Nos dénominations françaises de “militant” (du latin miles =soldat) et même d’adhérent (j’y suis englué ?) ne correspondent plus aux modes d’engagements civiques – customisés individuelllement par chacun comme sa consommation et même sa religion – ni aux pratiques citoyennes sur le long terme.
Le Parti moderne, le parti en mode wiki, doit faire avec. A lui de définir un positionnement et une offre politique généraux que viendront enrichir des contributeurs, au rythme qui leur convient, sur la ou les thématiques qui les séduiront particulièrement à telle ou telle étape de leur vie et de leurs préoccupations.
Faire avec, parce que, comme une première grande vague de libéralisation au Maghreb a été appelée la “révolution des paraboles” permise par l’accès à l’information internationale grâce aux chaines de TV par satellite, les révolutions arabes de ces deux dernières années auront été facilitées par facebook, les SMS, les flashmobs…Et il en est de même ici.
C’est pourquoi le mode de relations le plus approprié entre l’organisation collective et l’individu me semble être celui du sympathisant : Au sens strict, il manifeste sa sympathie (il n’y a que des preuves d’amour), en participant, contribuant, “likant”, reroutant, postant, à son rythme. Un niveau de cotisation faible et unique permet de concrétiser la sympathie et donne droit de participer aux activités du parti et à la désignation de ses instances.
Il n’y a pas de prime à l’ancienneté ni à la souffrance. Le fait d’aller distribuer tôt dans le froid, un dimanche matin d’hiver, des tracts sur un marché de centre ville (où vienne s’approvisionner d’ailleurs les CSP+, quand les couches populaires vont à l’hypermarché de banlieue qui interdit la diffusion de tract sur le parking) ne donne pas de “prime” par rapport à twitter sur son ipad bien au chaud le soir chez soi. La prime est à l’engagement sur la durée et à la preuve de la compétence, comme dans la “vraie vie” en somme, celle du monde du travail.
Ce que n’ont pas compris les “capitaines” et les “caporaux” des appareils sclérosés, c’est qu’aujourd’hui, nous sommes tous à la fois des “capitaines en puissance” et des “soldats par interim”. En revanche, nous ne voulons plus de caporaux !

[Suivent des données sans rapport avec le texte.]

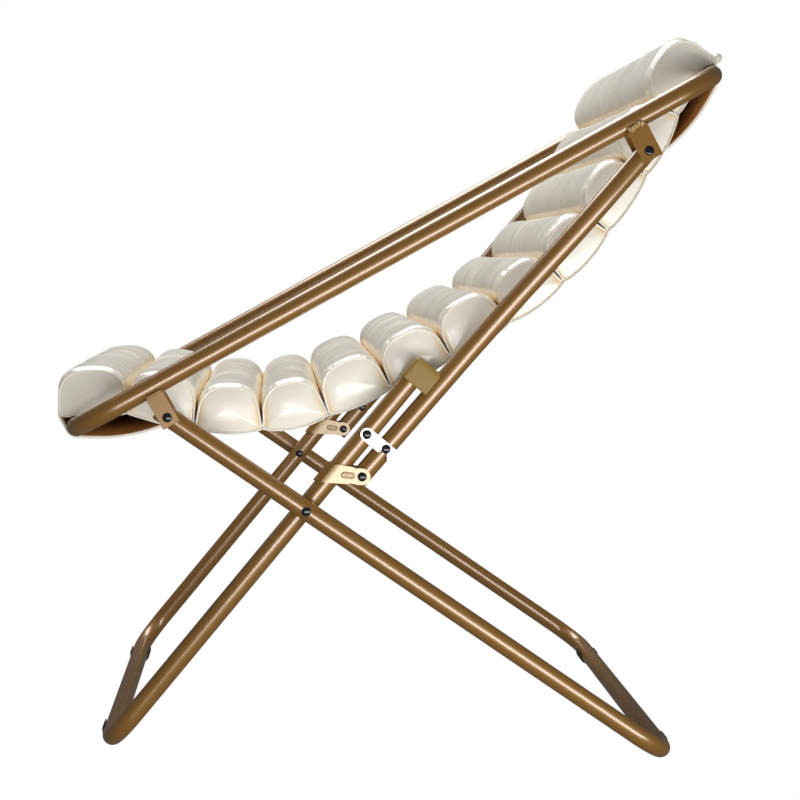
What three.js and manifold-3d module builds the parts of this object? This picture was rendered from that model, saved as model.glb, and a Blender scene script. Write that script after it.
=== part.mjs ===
// Folding lounge chair: a round steel tube frame with a channelled cushion seat slung in its hoop.
// Millimetres. +X is the sitter's right side, +Y the rear and high end, +Z up.
// The origin lies on the floor at the middle of the chair's plan.

import * as THREE from "three";
import { mergeVertices } from "three/addons/utils/BufferGeometryUtils.js";
import Module from "manifold-3d";

// Driving sizes of the frame
const tubeDiameter = 20;
const tubeWall = 1.4;
const frameWidth = 559;
const outerLegTop = { y: -223, z: 356 };
const rearFootY = 302;
const frontFootY = -279;
const glideDepth = 2;
const legCrossing = 168.5;
const footBend = 42;
const legSpacing = 25;
const hoopAngle = THREE.MathUtils.degToRad(30.5);
const hoopPivotSpan = 552;
const hoopPivotDrop = 34;
const hoopFrontReach = 92;
const hoopRearReach = 108;
const hoopBend = 55;
const hoopSeamGap = 0.8;
const spigotLength = 60;
const legTopReach = 12;
const innerLegReach = 184;
const bracketPivotUp = 61.4;
const bracketPivotOut = 23.8;
const strutEndReach = 8.9;
const strutLowerRun = 140;
const strutUpperRun = 50;

// Fits and cuts
const fit = 0.3;
const cutOverrun = 0.2;
const mergeTolerance = 0.001;

// Counts
const tubeSides = 24;
const boreSides = 14;
const bendSteps = 7;
const pinSides = 14;
const arcSteps = 10;

// Colours and finishes
const goldPaint = { color: 0x8a6430, roughness: 0.42, metalness: 0.7 };
const paleGold = { color: 0xb59a63, roughness: 0.45, metalness: 0.65 };
const blackSteel = { color: 0x111315, roughness: 0.3, metalness: 0.6 };
const zinc = { color: 0xd5d6d4, roughness: 0.28, metalness: 0.9 };
const olivePlastic = { color: 0x6f5c30, roughness: 0.5, metalness: 0.1 };
const darkPlastic = { color: 0x3a2a18, roughness: 0.6, metalness: 0 };
const creamLeather = { color: 0xeae3d0, roughness: 0.35, metalness: 0 };
const brownLining = { color: 0x63390f, roughness: 0.85, metalness: 0 };

const wasm = await Module();
wasm.setup();
const chair = new THREE.Group();

// Places worked out from the driving sizes. A place in side view is a Vector2 of Y and Z.
const tubeRadius = tubeDiameter / 2;
const barHeight = glideDepth + tubeRadius;
const outerX = (frameWidth - tubeDiameter) / 2;
const innerX = outerX - legSpacing;
const frontPivot = new THREE.Vector2(outerLegTop.y, outerLegTop.z);
const rearFoot = new THREE.Vector2(rearFootY, barHeight);
const frontFoot = new THREE.Vector2(frontFootY, barHeight);
const outerDirection = frontPivot.clone().sub(rearFoot).normalize();
const crossing = frontPivot.clone().addScaledVector(outerDirection, -legCrossing);
const innerDirection = crossing.clone().sub(frontFoot).normalize();
const innerNormal = new THREE.Vector2(innerDirection.y, -innerDirection.x);
const legPivot = alongInnerLeg(bracketPivotUp, bracketPivotOut);
const hoopDirection = new THREE.Vector2(Math.cos(hoopAngle), Math.sin(hoopAngle));
const hoopNormal = new THREE.Vector2(-hoopDirection.y, hoopDirection.x);
const rearPivot = frontPivot.clone().addScaledVector(hoopDirection, hoopPivotSpan);
const frontBar = alongHoop(-hoopFrontReach, hoopPivotDrop);
const rearBar = alongHoop(hoopPivotSpan + hoopRearReach, hoopPivotDrop);
const strutDirection = rearPivot.clone().sub(legPivot).normalize();
const strutLength = rearPivot.distanceTo(legPivot);
const outerLegLength = frontPivot.distanceTo(rearFoot) + legTopReach;
const innerLegLength = crossing.distanceTo(frontFoot) + innerLegReach;

// The place a distance up the inner leg from the crossing, and a distance out from it towards the strut.
function alongInnerLeg(up, out) {
  return crossing.clone().addScaledVector(innerDirection, up).addScaledVector(innerNormal, out);
}

// The place a distance back along the hoop from its front pivots, and a distance above the pivots' line.
function alongHoop(back, above) {
  return frontPivot.clone().addScaledVector(hoopDirection, back).addScaledVector(hoopNormal, above);
}

function inSpace(x, place) {
  return new THREE.Vector3(x, place.x, place.y);
}

// The frame of a side piece: its X runs along the direction, its Y up from it and its Z out of the side.
function sideFrame(x, place, direction) {
  const along = inSpace(0, direction);
  const up = new THREE.Vector3(0, -direction.y, direction.x);
  const out = new THREE.Vector3().crossVectors(along, up);
  return new THREE.Matrix4().makeBasis(along, up, out).setPosition(inSpace(x, place));
}

function toSolid(geometry) {
  const bare = geometry.clone();
  bare.deleteAttribute("normal");
  bare.deleteAttribute("uv");
  const merged = mergeVertices(bare, mergeTolerance);
  const vertProperties = merged.attributes.position.array;
  const triVerts = new Uint32Array(merged.index.array);
  return new wasm.Manifold(new wasm.Mesh({ numProp: 3, vertProperties, triVerts }));
}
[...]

Pour un statut rénové des élus :
Il n’y aura cependant pas d’oxygénation de la démocratie et de réappropriation par les citoyens sans des dispositions d’ordre public qui impactent tous les partis, y compris ceux qui souhaitent rester dans le monde ancien.
– Il faut l’introduction d’éléments significatifs de proportionnelle à tous les échelons, notamment parlementaires.
– Il faut une réforme d’ampleur de l’organisation territoriale qui rende plus lisible le “qui fait quoi” (sans doute une diminution par deux du nombre de régions, la fusion des communes au sein des communautés et pas de nouvelles tranches au millefeuille…)
Ces sujets méritent d’être traités spécifiquement de manière développée. Ce n’est pas le propos ici (plus tard, promis !).
Il faut aussi – et ceci est également indispensable à la réingénierie des partis politiques – de nouvelles règles et de nouveaux statuts pour les élus. Ces règles sont indispensables pour réduire de manière drastique le poids népotiste et parfois même héréditaire des grands élus.
J’en propose ici un certain nombre. Il doit y en avoir d’autres. Celles-ci me semblent réalistes et applicables :
– un statut de l’élu pour les salariés du secteur privé (ne concernant pas les élus municipaux) imposant aux entreprises, pendant la durée du premier mandat, le maintien du lien (comme dans un congé création d’entreprise ou un congé parental) avec obligation de réembauche à qualification et poste équivalents, avec évolution de salaire au retour, indexée sur celle des salriés de même catégorie dans l’entreprise. En cas de licenciement dans les 24 mois suivant le retour (sauf pour faute lourde), prise en compte en double, pour le calcul de l’ancienneté, des années du mandat et de la période postérieure.
– limitation à deux mandats successifs quel que soit le mandat.
– interdiction de cumul d’un mandat de parlementaire et de président d’un exécutif local (y compris maire)
– interdiction de se présenter à une élection sans intention d’exercer le mandat : en cas d’élection et du fait de cumul ou d’incompatibilité (cas de ministres se présentant aux législatives), obligation d’opter pour le dernier mandat obtenu.
– limite d’âge à 70 ans pour se présenter à un mandat électif (sauf conseil municipaux, mais inéligibilité comme maire)
– interdiction d’embauche comme collaborateur par un parlementaire ou membre de son cabinet par un ministre d’un ascendant, descendant, conjoint, collatéral (frère ou soeur)
– obligation à la parité sur les scrutins de liste avec comme conséquence du non-respect l’annulation ET une amende.
– plafonnement des indemnités d’élu en ne prenant pas seulement en compte de total des indemnités, mais le total des rémunérations
– création d’un statut du suppléant pour le député. Par exemple, obligation pour le député de choisir son suppléant comme collaborateur au minimum à temps partiel. Obligation pour le suppléant d’être présent en certaines occasions en cas d’absence du titulaire. On pourrait aller jusqu’à imaginer une déchéance du titulaire au profit du suppléant en cours de mandat en cas d’insuffisance criante de participation aux travaux parlementaires (séances, commissions, amendements propositions de lois…)
Tout ceci ne suffira pas. D’aucuns diront que chacune de ces mesures est contournable. Il n’empêche : pour réconcilier les Français avec leur représentation, c’est à dire avec le fonctionnement démocratique et les partis qui le structurent, des mesures énergiques s’imposent.